WHAT IS ASKED. Reproduce the data in its entirety, exactly as supplied.

━━━━━━━━

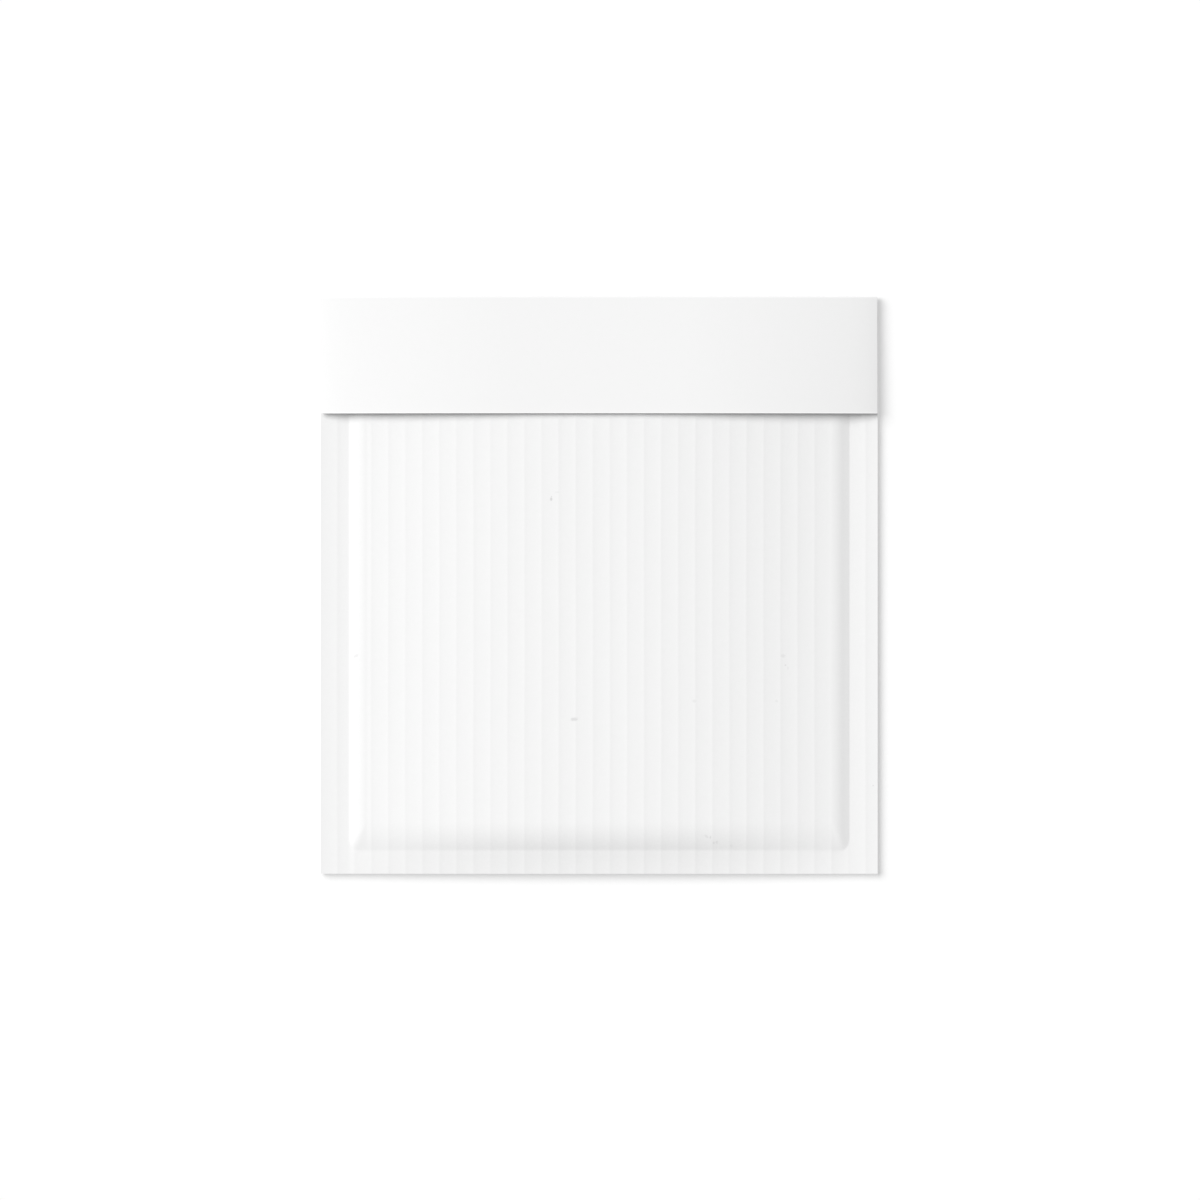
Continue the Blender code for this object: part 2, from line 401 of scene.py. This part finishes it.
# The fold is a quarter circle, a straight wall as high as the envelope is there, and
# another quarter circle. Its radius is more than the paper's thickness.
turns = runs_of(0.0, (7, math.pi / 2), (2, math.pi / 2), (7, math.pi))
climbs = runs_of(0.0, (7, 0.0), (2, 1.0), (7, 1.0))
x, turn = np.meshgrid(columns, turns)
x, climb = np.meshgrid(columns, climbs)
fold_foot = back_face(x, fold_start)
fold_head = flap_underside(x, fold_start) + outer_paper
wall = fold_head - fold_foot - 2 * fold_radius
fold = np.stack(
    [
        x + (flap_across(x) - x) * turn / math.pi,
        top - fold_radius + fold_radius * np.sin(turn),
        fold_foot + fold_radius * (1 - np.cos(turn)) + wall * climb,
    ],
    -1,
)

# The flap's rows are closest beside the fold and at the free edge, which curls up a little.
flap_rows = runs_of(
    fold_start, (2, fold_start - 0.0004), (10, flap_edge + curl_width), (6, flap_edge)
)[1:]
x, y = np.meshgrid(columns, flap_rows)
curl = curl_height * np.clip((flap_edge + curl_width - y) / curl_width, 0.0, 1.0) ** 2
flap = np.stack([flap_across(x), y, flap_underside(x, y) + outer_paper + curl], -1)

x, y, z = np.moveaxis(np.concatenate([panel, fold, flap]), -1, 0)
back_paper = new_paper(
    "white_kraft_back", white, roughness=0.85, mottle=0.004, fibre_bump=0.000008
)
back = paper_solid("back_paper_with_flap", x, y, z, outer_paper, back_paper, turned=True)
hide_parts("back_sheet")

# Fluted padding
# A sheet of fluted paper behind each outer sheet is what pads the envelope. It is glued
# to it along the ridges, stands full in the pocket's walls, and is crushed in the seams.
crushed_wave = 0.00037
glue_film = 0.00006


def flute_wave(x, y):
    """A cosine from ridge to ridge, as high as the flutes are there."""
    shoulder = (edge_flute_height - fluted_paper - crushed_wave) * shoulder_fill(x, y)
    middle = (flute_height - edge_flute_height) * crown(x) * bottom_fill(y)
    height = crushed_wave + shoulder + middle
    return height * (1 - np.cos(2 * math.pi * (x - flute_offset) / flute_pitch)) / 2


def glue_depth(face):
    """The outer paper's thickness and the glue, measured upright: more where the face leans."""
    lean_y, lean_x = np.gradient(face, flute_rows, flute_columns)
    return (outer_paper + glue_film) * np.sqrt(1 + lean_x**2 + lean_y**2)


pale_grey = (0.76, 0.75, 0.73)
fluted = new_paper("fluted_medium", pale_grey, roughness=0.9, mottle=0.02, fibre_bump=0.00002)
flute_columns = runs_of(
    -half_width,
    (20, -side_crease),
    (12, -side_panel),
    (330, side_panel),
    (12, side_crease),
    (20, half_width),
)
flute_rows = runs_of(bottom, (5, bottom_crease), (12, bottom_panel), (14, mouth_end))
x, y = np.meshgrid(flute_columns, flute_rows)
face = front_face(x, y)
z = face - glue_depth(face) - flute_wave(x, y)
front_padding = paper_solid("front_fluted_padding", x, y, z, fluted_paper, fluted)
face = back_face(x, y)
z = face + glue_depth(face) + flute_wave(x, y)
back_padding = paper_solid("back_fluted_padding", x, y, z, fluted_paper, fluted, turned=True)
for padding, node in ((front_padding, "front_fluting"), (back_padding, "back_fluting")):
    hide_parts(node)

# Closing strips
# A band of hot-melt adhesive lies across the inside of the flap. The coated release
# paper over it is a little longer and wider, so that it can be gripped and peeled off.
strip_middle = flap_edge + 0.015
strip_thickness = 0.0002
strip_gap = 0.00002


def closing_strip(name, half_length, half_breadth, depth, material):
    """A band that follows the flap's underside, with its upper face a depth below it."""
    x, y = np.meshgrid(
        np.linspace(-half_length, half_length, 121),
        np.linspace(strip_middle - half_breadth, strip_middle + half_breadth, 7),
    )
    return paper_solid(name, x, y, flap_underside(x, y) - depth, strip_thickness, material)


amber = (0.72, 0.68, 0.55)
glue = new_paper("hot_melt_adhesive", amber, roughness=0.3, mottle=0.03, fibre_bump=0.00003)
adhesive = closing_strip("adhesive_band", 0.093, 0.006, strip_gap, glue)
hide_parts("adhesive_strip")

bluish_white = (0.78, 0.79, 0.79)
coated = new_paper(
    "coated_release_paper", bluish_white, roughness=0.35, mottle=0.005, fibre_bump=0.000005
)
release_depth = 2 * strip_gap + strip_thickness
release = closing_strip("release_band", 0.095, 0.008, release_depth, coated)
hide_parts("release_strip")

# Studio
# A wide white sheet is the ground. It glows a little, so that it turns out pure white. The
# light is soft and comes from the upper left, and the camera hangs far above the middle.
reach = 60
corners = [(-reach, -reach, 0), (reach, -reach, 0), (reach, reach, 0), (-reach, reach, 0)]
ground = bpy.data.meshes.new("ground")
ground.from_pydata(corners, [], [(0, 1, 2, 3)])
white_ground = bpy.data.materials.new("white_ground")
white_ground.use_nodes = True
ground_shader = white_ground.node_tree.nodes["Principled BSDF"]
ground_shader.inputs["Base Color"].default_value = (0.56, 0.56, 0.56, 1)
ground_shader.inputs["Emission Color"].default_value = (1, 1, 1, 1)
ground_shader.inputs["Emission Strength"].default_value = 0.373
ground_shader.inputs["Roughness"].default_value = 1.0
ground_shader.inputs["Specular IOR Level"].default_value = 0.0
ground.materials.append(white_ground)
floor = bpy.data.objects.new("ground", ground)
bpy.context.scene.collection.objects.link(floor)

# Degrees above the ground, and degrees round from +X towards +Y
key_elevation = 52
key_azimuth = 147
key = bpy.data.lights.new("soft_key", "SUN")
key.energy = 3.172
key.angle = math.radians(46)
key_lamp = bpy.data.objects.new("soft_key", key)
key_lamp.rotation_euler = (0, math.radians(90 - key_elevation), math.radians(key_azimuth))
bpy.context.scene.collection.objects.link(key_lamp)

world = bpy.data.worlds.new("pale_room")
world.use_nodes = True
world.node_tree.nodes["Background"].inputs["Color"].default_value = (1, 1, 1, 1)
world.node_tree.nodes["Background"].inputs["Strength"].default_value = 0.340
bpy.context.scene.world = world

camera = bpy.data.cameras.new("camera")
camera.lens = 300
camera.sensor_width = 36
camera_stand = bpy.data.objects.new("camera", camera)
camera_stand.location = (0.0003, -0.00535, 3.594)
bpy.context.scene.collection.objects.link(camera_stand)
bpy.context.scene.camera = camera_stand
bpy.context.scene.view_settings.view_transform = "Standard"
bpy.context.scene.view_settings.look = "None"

━━━━━━━━

SOLUTION BELOW.
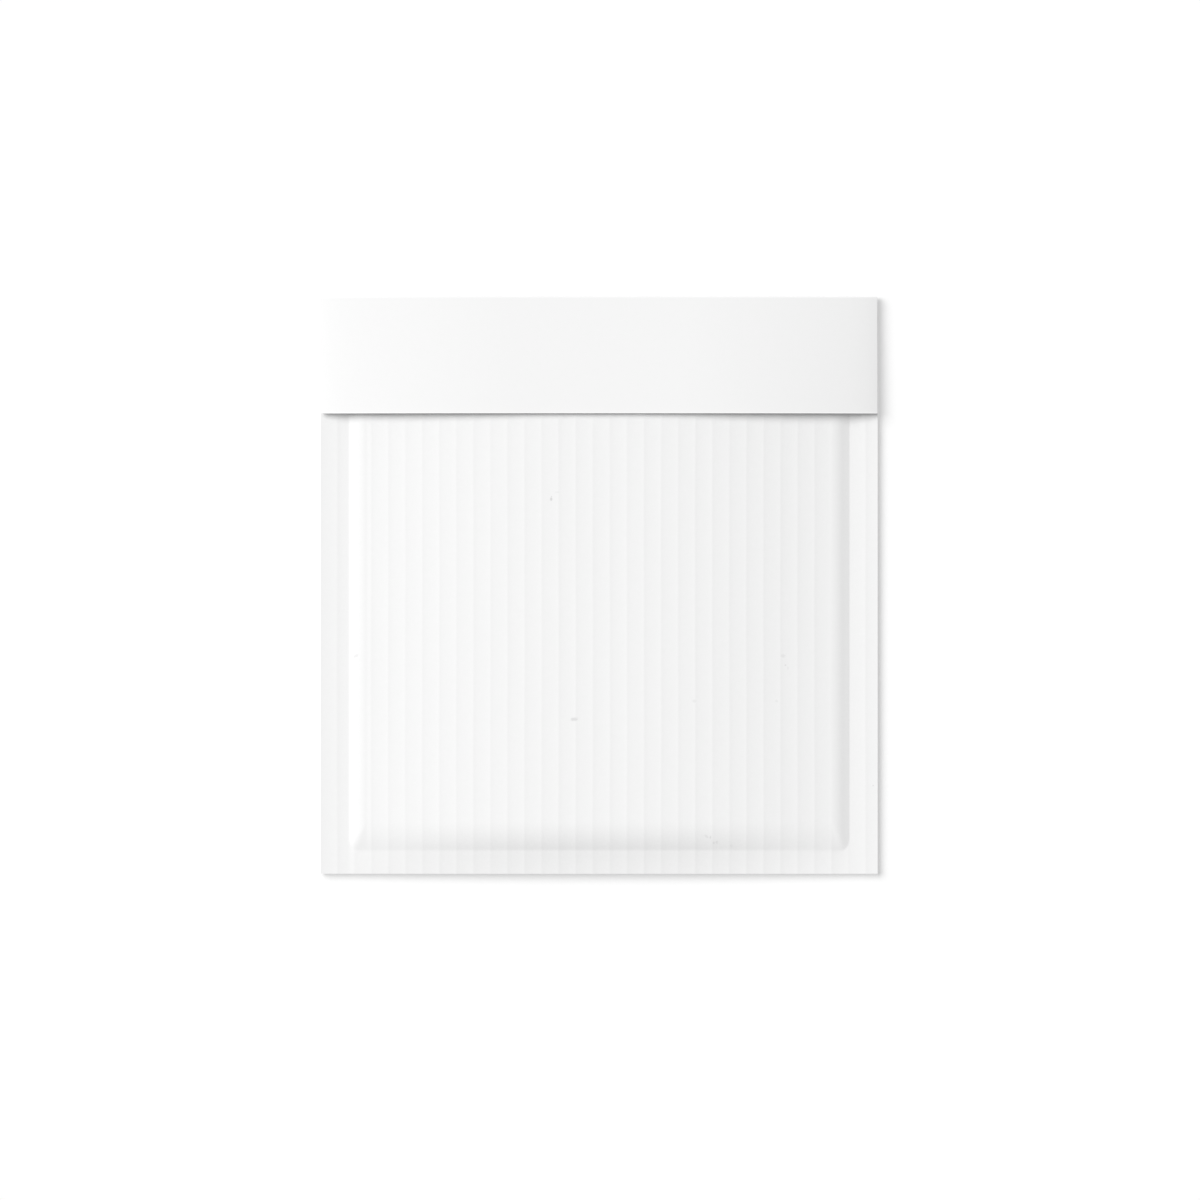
Continue the Blender code for this object: part 2, from line 401 of scene.py. This part finishes it.
# The fold is a quarter circle, a straight wall as high as the envelope is there, and
# another quarter circle. Its radius is more than the paper's thickness.
turns = runs_of(0.0, (7, math.pi / 2), (2, math.pi / 2), (7, math.pi))
climbs = runs_of(0.0, (7, 0.0), (2, 1.0), (7, 1.0))
x, turn = np.meshgrid(columns, turns)
x, climb = np.meshgrid(columns, climbs)
fold_foot = back_face(x, fold_start)
fold_head = flap_underside(x, fold_start) + outer_paper
wall = fold_head - fold_foot - 2 * fold_radius
fold = np.stack(
    [
        x + (flap_across(x) - x) * turn / math.pi,
        top - fold_radius + fold_radius * np.sin(turn),
        fold_foot + fold_radius * (1 - np.cos(turn)) + wall * climb,
    ],
    -1,
)

# The flap's rows are closest beside the fold and at the free edge, which curls up a little.
flap_rows = runs_of(
    fold_start, (2, fold_start - 0.0004), (10, flap_edge + curl_width), (6, flap_edge)
)[1:]
x, y = np.meshgrid(columns, flap_rows)
curl = curl_height * np.clip((flap_edge + curl_width - y) / curl_width, 0.0, 1.0) ** 2
flap = np.stack([flap_across(x), y, flap_underside(x, y) + outer_paper + curl], -1)

x, y, z = np.moveaxis(np.concatenate([panel, fold, flap]), -1, 0)
back_paper = new_paper(
    "white_kraft_back", white, roughness=0.85, mottle=0.004, fibre_bump=0.000008
)
back = paper_solid("back_paper_with_flap", x, y, z, outer_paper, back_paper, turned=True)
hide_parts("back_sheet")

# Fluted padding
# A sheet of fluted paper behind each outer sheet is what pads the envelope. It is glued
# to it along the ridges, stands full in the pocket's walls, and is crushed in the seams.
crushed_wave = 0.00037
glue_film = 0.00006


def flute_wave(x, y):
    """A cosine from ridge to ridge, as high as the flutes are there."""
    shoulder = (edge_flute_height - fluted_paper - crushed_wave) * shoulder_fill(x, y)
    middle = (flute_height - edge_flute_height) * crown(x) * bottom_fill(y)
    height = crushed_wave + shoulder + middle
    return height * (1 - np.cos(2 * math.pi * (x - flute_offset) / flute_pitch)) / 2


def glue_depth(face):
    """The outer paper's thickness and the glue, measured upright: more where the face leans."""
    lean_y, lean_x = np.gradient(face, flute_rows, flute_columns)
    return (outer_paper + glue_film) * np.sqrt(1 + lean_x**2 + lean_y**2)


pale_grey = (0.76, 0.75, 0.73)
fluted = new_paper("fluted_medium", pale_grey, roughness=0.9, mottle=0.02, fibre_bump=0.00002)
flute_columns = runs_of(
    -half_width,
    (20, -side_crease),
    (12, -side_panel),
    (330, side_panel),
    (12, side_crease),
    (20, half_width),
)
flute_rows = runs_of(bottom, (5, bottom_crease), (12, bottom_panel), (14, mouth_end))
x, y = np.meshgrid(flute_columns, flute_rows)
face = front_face(x, y)
z = face - glue_depth(face) - flute_wave(x, y)
front_padding = paper_solid("front_fluted_padding", x, y, z, fluted_paper, fluted)
face = back_face(x, y)
z = face + glue_depth(face) + flute_wave(x, y)
back_padding = paper_solid("back_fluted_padding", x, y, z, fluted_paper, fluted, turned=True)
for padding, node in ((front_padding, "front_fluting"), (back_padding, "back_fluting")):
    hide_parts(node)

# Closing strips
# A band of hot-melt adhesive lies across the inside of the flap. The coated release
# paper over it is a little longer and wider, so that it can be gripped and peeled off.
strip_middle = flap_edge + 0.015
strip_thickness = 0.0002
strip_gap = 0.00002


def closing_strip(name, half_length, half_breadth, depth, material):
    """A band that follows the flap's underside, with its upper face a depth below it."""
    x, y = np.meshgrid(
        np.linspace(-half_length, half_length, 121),
        np.linspace(strip_middle - half_breadth, strip_middle + half_breadth, 7),
    )
    return paper_solid(name, x, y, flap_underside(x, y) - depth, strip_thickness, material)


amber = (0.72, 0.68, 0.55)
glue = new_paper("hot_melt_adhesive", amber, roughness=0.3, mottle=0.03, fibre_bump=0.00003)
adhesive = closing_strip("adhesive_band", 0.093, 0.006, strip_gap, glue)
hide_parts("adhesive_strip")

bluish_white = (0.78, 0.79, 0.79)
coated = new_paper(
    "coated_release_paper", bluish_white, roughness=0.35, mottle=0.005, fibre_bump=0.000005
)
release_depth = 2 * strip_gap + strip_thickness
release = closing_strip("release_band", 0.095, 0.008, release_depth, coated)
hide_parts("release_strip")

# Studio
# A wide white sheet is the ground. It glows a little, so that it turns out pure white. The
# light is soft and comes from the upper left, and the camera hangs far above the middle.
reach = 60
corners = [(-reach, -reach, 0), (reach, -reach, 0), (reach, reach, 0), (-reach, reach, 0)]
ground = bpy.data.meshes.new("ground")
ground.from_pydata(corners, [], [(0, 1, 2, 3)])
white_ground = bpy.data.materials.new("white_ground")
white_ground.use_nodes = True
ground_shader = white_ground.node_tree.nodes["Principled BSDF"]
ground_shader.inputs["Base Color"].default_value = (0.56, 0.56, 0.56, 1)
ground_shader.inputs["Emission Color"].default_value = (1, 1, 1, 1)
ground_shader.inputs["Emission Strength"].default_value = 0.373
ground_shader.inputs["Roughness"].default_value = 1.0
ground_shader.inputs["Specular IOR Level"].default_value = 0.0
ground.materials.append(white_ground)
floor = bpy.data.objects.new("ground", ground)
bpy.context.scene.collection.objects.link(floor)

# Degrees above the ground, and degrees round from +X towards +Y
key_elevation = 52
key_azimuth = 147
key = bpy.data.lights.new("soft_key", "SUN")
key.energy = 3.172
key.angle = math.radians(46)
key_lamp = bpy.data.objects.new("soft_key", key)
key_lamp.rotation_euler = (0, math.radians(90 - key_elevation), math.radians(key_azimuth))
bpy.context.scene.collection.objects.link(key_lamp)

world = bpy.data.worlds.new("pale_room")
world.use_nodes = True
world.node_tree.nodes["Background"].inputs["Color"].default_value = (1, 1, 1, 1)
world.node_tree.nodes["Background"].inputs["Strength"].default_value = 0.340
bpy.context.scene.world = world

camera = bpy.data.cameras.new("camera")
camera.lens = 300
camera.sensor_width = 36
camera_stand = bpy.data.objects.new("camera", camera)
camera_stand.location = (0.0003, -0.00535, 3.594)
bpy.context.scene.collection.objects.link(camera_stand)
bpy.context.scene.camera = camera_stand
bpy.context.scene.view_settings.view_transform = "Standard"
bpy.context.scene.view_settings.look = "None"